While the implementation of a BRT system was put on hold, efforts to improve local transit service and prepare the Central Avenue corridor for premium transit service continued. In 2009, the City and PSTA initiated the Central Avenue Trolley (CAT) between Grand Central Station and The Pier at 15-minute headways. CAT service was later extended to St. Pete Beach. The City subsidizes CAT service between the downtown waterfront to Grand Central Station to provide lower fares. The City applied for Congressional Earmarks in 2009 and 2010 for the Central Avenue BRT Corridor Enhancement Project and received $975,000 to improve pedestrian facilities along the BRT corridor. The City completed the Central Avenue Revitalization Plan (CARP) in 2012. To implement the objectives of the CARP, the City initiated amendments in 2014 to the Land Development Regulations, Future Land Use Map and Zoning Map related to the Central Avenue corridor from 19th Street to Pasadena Avenue, including an Activity Center overlay to allow land developments to be built at higher densities and intensities. Ridership on the CAT has grown consistently and in FY 2019 the CAT was the third most popular route in the PSTA system. The CAT will continue to operate after the SunRunner opens because it is expected to remain a successful route due to the direct service it provides for shorter trips compared to the SunRunner.

In 2015, PSTA received a grant from the FDOT to begin a new study to examine the feasibility of a BRT service from downtown St. Petersburg to western St. Petersburg along the Central Avenue corridor and one of three routes to the Gulf beaches, which included St. Pete Beach, Treasure Island and Madeira Beach. The PSTA completed the project development phase in the summer of 2017. Service to St. Pete Beach was the preferred western terminus. On August 24, 2017, the St. Petersburg City Council approved Resolution No. 2017-487 to support the PSTA in its efforts to design and construct the Central Avenue BRT Project and request Administration to identify local funding to match state and federal grants and negotiate a funding agreement with the PSTA for City Council’s consideration. The PSTA submitted the project to the FTA CIG Small Starts rating process in September 2017 and received a favorable rating.

During 2019, the City entered into three agreements with PSTA to further support the project. The City provided $750,000 in local funding to PSTA for public art at SunRunner stations in St. Petersburg (March 7, 2019 meeting, Resolution No. 2019-110) and committed $4 million from Intown Community Development Area and Multimodal Impact Fee funds towards PSTA’s local match for the requested Small Starts funding (June 13, 2019 meeting, Resolution No. 2019-311). City Council approved an interlocal agreement with PSTA to identify the responsibilities of PSTA and the City related to the design, construction, maintenance and operation of the BRT service and associated facilities (October 17, 2019 meeting, Resolution No. 2019-534). The PSTA and their consultants continued to work on design plans throughout 2019, which were completed in the spring of 2020.

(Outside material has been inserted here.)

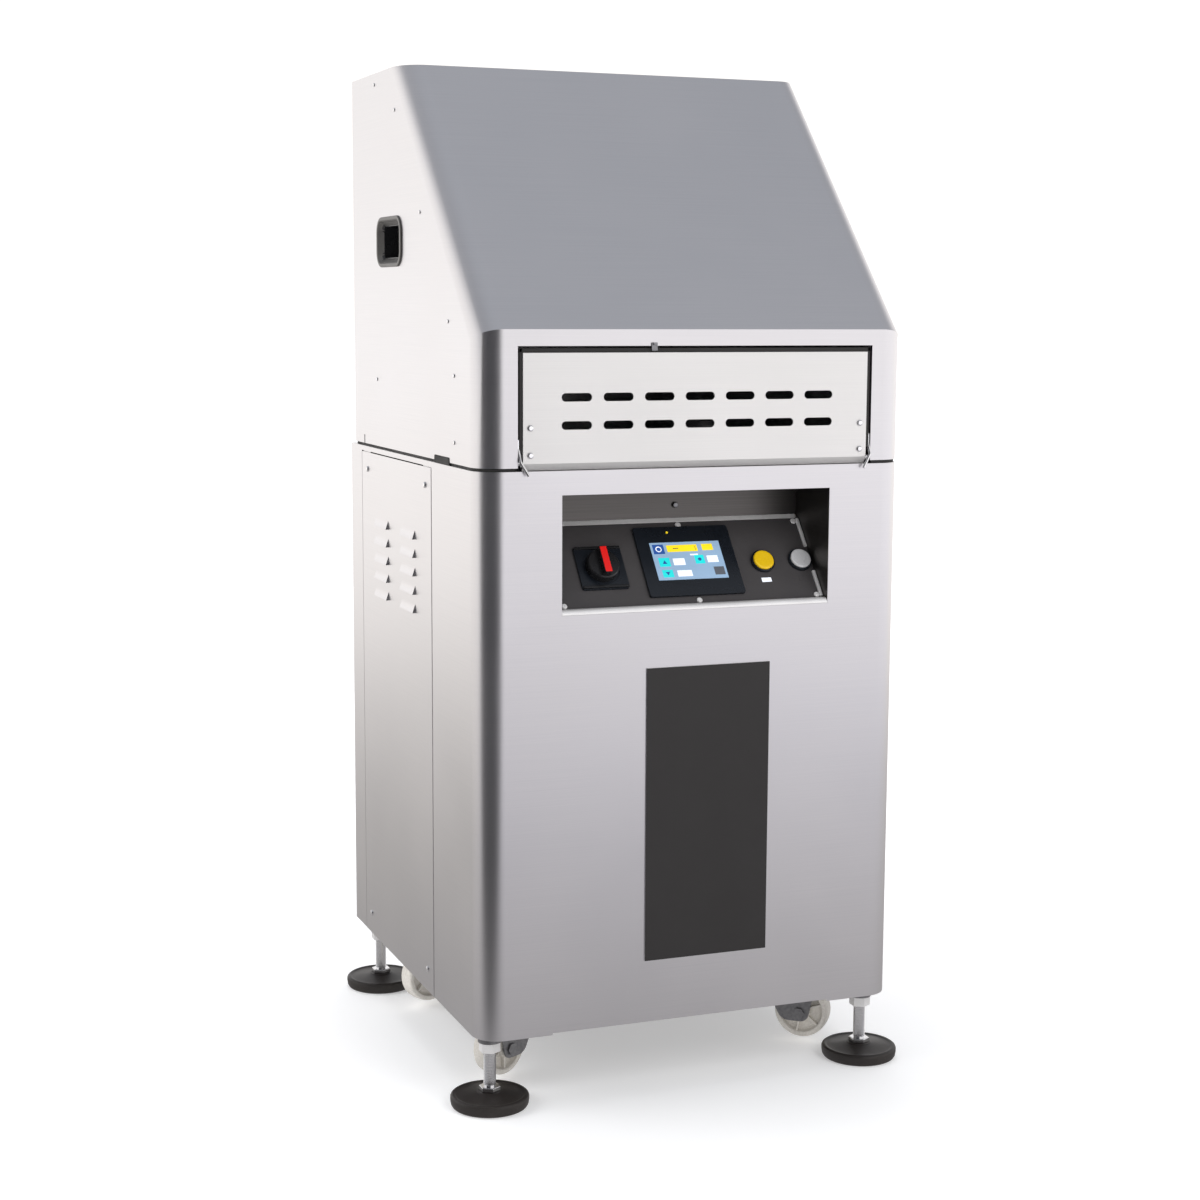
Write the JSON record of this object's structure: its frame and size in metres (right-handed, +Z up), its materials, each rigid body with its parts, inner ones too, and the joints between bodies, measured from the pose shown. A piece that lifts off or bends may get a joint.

On May 29, 2020, the U.S. Department of Transportation announced that $21.8 million would be awarded to PSTA for the project. The PSTA also received $11 million in State funding from the


FDOT. The combined total of the local match from the PSTA and City of St. Petersburg was $11.6 million. After undergoing an extensive branding exercise, the project was renamed as the SunRunner BRT project. Construction began in September 2020. Besides the City’s contribution towards public art at SunRunner stations in St. Petersburg, the City is constructing a series of sidewalk and curb ramp improvements along the 1st Avenues, Central Avenue, and the north-south streets in the vicinity of the SunRunner stations to provide safe and convenient pedestrian access to the SunRunner service, which are being funded through the Central Avenue BRT Corridor Enhancement federal grant.

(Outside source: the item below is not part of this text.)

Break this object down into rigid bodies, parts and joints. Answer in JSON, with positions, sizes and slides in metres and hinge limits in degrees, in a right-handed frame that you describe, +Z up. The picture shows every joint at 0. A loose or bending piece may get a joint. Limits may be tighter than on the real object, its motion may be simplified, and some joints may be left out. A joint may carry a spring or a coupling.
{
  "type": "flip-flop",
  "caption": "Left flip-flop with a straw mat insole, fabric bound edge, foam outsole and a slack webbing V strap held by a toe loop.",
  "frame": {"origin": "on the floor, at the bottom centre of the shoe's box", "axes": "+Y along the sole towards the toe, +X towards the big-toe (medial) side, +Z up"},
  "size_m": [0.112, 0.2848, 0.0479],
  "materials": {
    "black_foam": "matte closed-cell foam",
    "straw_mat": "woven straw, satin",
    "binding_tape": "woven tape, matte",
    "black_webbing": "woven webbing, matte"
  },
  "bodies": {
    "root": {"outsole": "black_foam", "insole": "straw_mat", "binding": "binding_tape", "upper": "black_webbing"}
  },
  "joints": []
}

The Transportation and Parking Management Department, Engineering and Capital Improvements Department, and Stormwater, Pavement and Traffic Operations Department have participated in weekly coordination meetings with PSTA during the construction of the SunRunner the last 21 months. The Planning and Development Services Department has worked with PSTA on their recently completed SunRunner Rising Study, in which PSTA and their consultant are studying potential land use changes around SunRunner stations to further support Transit Oriented Development. The City’s Marketing Department continues to provide information about the purpose of the project and status of construction to the public. The Greenhouse is assisting business owners along the SunRunner route.

With the SunRunner service scheduled to open this Fall, City staff continues to work closely on the remaining construction tasks with PSTA and its contractors to ensure that the SunRunner service has a successful start. The red pigmented asphalt started to be installed within the city limits during the second week of May. Station platforms have largely been completed and soon shelters and stop amenities will be installed, including the public art funded by the City. The temporary road striping will be replaced by permanent, thermoplastic striping. Power will be provided to the stations. Upgrades to the signal system will occur and signal timing will be adjusted as necessary to effectuate the efficient flow of traffic for the 1st Avenues as well as intersecting north-south streets. City staff will continue to work with PSTA to address issues that may occur during the first and future years of service and make adjustments to ensure the SunRunner service is operating efficiently and serving the transportation needs of St. Petersburg residents, employees and visitors.